Excessive Heat Also Harms Mental Health, Pregnancy, and Birth Outcomes

Patrons get on an express bus set up by the city Phoenix, Arizona, to take people to a heat relief station inside the Phoenix Convention Center, May 29, 2020. © 2020 AP Photo/Ross D. Franklin

In the past two decades, heat-related deaths for older persons in the US almost doubled, reaching a record high of 19,000 deaths in 2018, according to estimates issued today by a commission, formed by the medical journal Lancet, that tracks the impact of climate change on health.

Older people are just one group vulnerable to hotter environments because of climate change. Excessive heat disproportionately harms those who are already marginalized. Research has found that it can negatively impact mental health, pregnancy, and birth outcomes. Those who work long hours in the heat, such as agricultural workers, are at increased risk of kidney damage from heat exposure. Already, people of color, old and young, face higher rates of poor health in the US. They also tend to live in hotter parts of cities, do hotter work, and have less cash to cool their homes.

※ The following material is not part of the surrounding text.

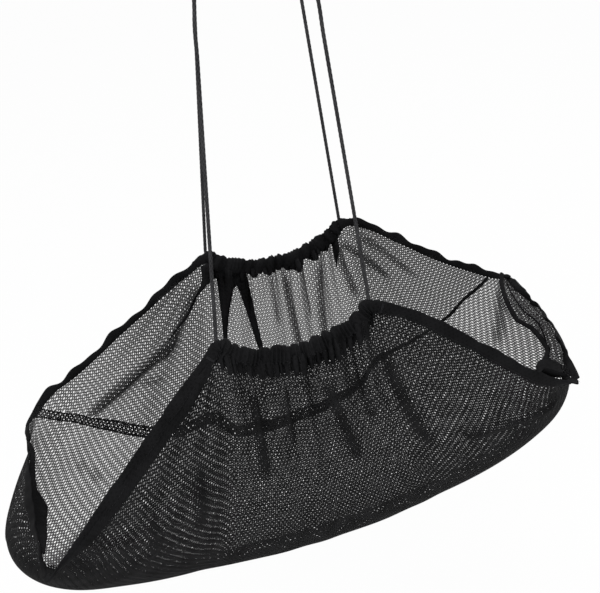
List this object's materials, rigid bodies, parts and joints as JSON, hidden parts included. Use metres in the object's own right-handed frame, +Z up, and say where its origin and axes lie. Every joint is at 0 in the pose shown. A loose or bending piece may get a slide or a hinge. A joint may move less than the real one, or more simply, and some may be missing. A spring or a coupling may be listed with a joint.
{
  "type": "mesh weigh sling",
  "caption": "Boat-shaped weigh sling of knitted mesh, its long rims gathered on drawcords that leave the folded casings at slits and rise as loop handles.",
  "frame": {"origin": "The hanging point, midway between the knots of the two handles, where a hook holds the sling.", "axes": "+Z is up, +X runs along the sling to its right end as seen from the front, and -Y is the front."},
  "size_m": [0.7763, 0.2984, 0.792],
  "materials": {
    "knitted_mesh": "black knitted mesh with small holes, matt",
    "hem_tape": "the same cloth folded double, near black, matt",
    "braided_cord": "dark grey braided cord, slightly smooth",
    "stitching": "black thread in close rows"
  },
  "bodies": {
    "sling": {"mesh_main_panel": "knitted_mesh", "mesh_back_panel": "knitted_mesh", "back_seam": "hem_tape", "front_casing": "hem_tape", "back_casing": "hem_tape", "left_end_hem": "hem_tape", "right_end_hem": "hem_tape", "left_end_tuck": "knitted_mesh", "right_end_tuck": "knitted_mesh", "front_casing_cord": "braided_cord", "back_casing_cord": "braided_cord", "front_left_slit_tack": "stitching", "front_left_corner_tack": "stitching", "front_right_slit_tack": "stitching", "front_right_corner_tack": "stitching", "back_left_slit_tack": "stitching", "back_left_corner_tack": "stitching", "back_right_slit_tack": "stitching", "back_right_corner_tack": "stitching"},
    "front_handle": {"front_handle_left_leg": "braided_cord", "front_handle_right_leg": "braided_cord", "front_handle_knot": "braided_cord"},
    "back_handle": {"back_handle_left_leg": "braided_cord", "back_handle_right_leg": "braided_cord", "back_handle_knot": "braided_cord"}
  },
  "joints": [
    {"name": "front_handle_swing", "type": "hinge", "parent": "sling", "child": "front_handle", "pos_m": [-0.0185, -0.1, -0.3964], "axis": [1, 0, 0], "range_deg": [0, 110]},
    {"name": "back_handle_swing", "type": "hinge", "parent": "sling", "child": "back_handle", "pos_m": [0.0175, 0.1, -0.3904], "axis": [-1, 0, 0], "range_deg": [0, 110]}
  ]
}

At rest, some 200-500 ml of blood per minute circulates to the average person’s skin. But under high strain, this amount increases to as much as a massive 7 or 8 liters per minute. According to occupational health expert Dr. Ronda McCarthy, for people to cool down they need a healthy cardiovascular system and internal organs that can manage without the redistributed blood. Her work helps illustrate why some people, including older people and those with heart, respiratory, and other chronic health conditions, are more likely to get sick or die in high temperatures. Though even for people without such conditions, the strain of working long hours in the blazing sun can be deadly.

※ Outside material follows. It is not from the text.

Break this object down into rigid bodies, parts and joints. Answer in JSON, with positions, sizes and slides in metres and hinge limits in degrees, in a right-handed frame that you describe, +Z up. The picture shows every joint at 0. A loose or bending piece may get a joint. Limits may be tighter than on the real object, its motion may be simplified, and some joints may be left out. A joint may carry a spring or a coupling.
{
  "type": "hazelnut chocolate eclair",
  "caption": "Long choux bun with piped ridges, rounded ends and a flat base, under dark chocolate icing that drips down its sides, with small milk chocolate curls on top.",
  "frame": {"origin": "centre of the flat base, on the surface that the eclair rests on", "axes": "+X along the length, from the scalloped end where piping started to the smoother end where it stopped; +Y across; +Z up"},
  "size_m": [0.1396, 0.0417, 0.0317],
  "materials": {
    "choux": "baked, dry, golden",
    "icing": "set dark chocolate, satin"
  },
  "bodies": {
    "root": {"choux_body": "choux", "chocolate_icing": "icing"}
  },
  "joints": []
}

The 2020 report, called the Lancet Countdown on health and climate change, recommends that governments phase out fossil fuels and end climate-harming agricultural practices, which could also help address the negative health impacts of air pollution and environmental degradation. The report also calls on US healthcare authorities to make changes so that all people, no matter their race, have equal access to healthcare. This will be essential to protecting everyone during the hotter years to come.

Cities, states, tribes, and the federal government need to communicate the dangers of heat to the public, particularly older people and other at-risk populations. They also need to cool cities down. Recognizing that historical injustices make people of color more vulnerable to the health-poverty trap needs to be at the center of how the US responds to heat.